– Я не думаю, а, впрочем, посмотрим, что можно сделать. Больные не самый интересный материал.
Двусмысленность концовки смутила меня. Я кивнул, прощаясь.
– Мерзкий старикашка, – без тени злобы сообщил мой друг, когда мы вышли в коридор.
– Ты устроишь мне встречу с кем-нибудь из персонала?
– Гединк приставит за тобой кого-нибудь, так что на особенные откровения не рассчитывай, – предупредил Эрл.
В прачечной мне выдали смену белья. Я собирался провести здесь не больше трёх дней. В городе давно ходили слухи об экспериментальных методах Гединка, но всерьёз делами старейшей клиники никто не интересовался. Людям нет дела до того, что происходит с безумцами за её стенами. Им достаточно, чтобы умалишённые не бродили по улицам, и с этим учреждение справлялось.
Больница стояла на холме, у подножья которого заканчивался город. Вокруг был лес и едва тронутая цивилизацией природа. Иногда фабричный смог с окраин ложился невесомой дымкой на пруд в саду, и это производило впечатление, будто на клинику опустился туман. Я знал, что в больнице содержится несколько преступников, но разобраться, в чём их вина, не успел. Я почти не готовился к поездке. Газета дала мне небольшой отпуск, и я собирался навестить Эрла, моего приятеля с университетских времён. Охота за эксклюзивным материалом не интересовала меня. Отчеркнув жирную линию под записью о первом знакомстве с Третьей клиникой, я потушил светильник.
***
Утро было неожиданно тёплым. Распахнутое настежь окно не избавляло от духоты. Я оделся и спустился позавтракать. Врачи, санитары и остальные обитатели больницы сидели отдельно, и иерархия этих каст определялась близостью столов группы к буфету. Такая сегрегация соблюдалась не только в столовой. Клиника вообще походила на живой организм. Я чувствовал, что это место становится полноправным героем моей колонки, не менее важным, чем сам профессор или его методы.
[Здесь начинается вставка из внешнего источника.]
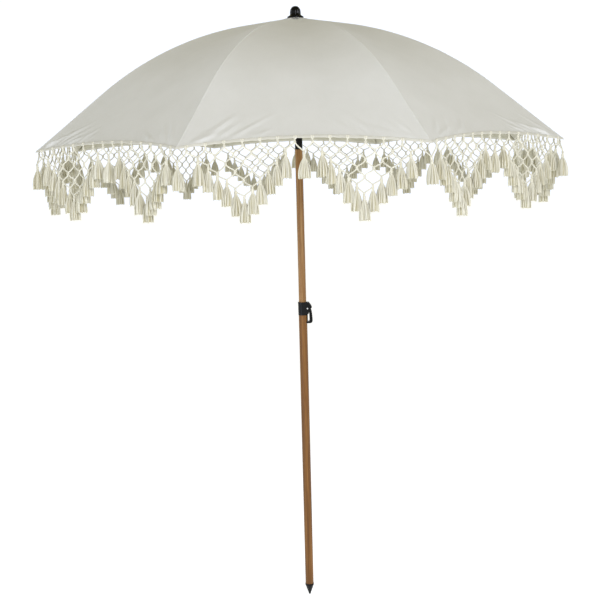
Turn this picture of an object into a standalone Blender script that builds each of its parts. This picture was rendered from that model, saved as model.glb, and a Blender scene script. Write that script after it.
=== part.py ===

«Суббота, 28 августа. Третья клиника. Расскажу немного о распорядке дня её обитателей. С утра Гединк принимается очищать свой нос. Он старательно высмаркивается, закапывает капли, потом снова высмаркивается и делает так до тех пор, пока не может дышать совершенно свободно. Ритуал этот вынужденный и не доставляет ему никакого удовольствия, потому он не особенно радостно встречает утро и не любит завтракать с другими обитателями особняка.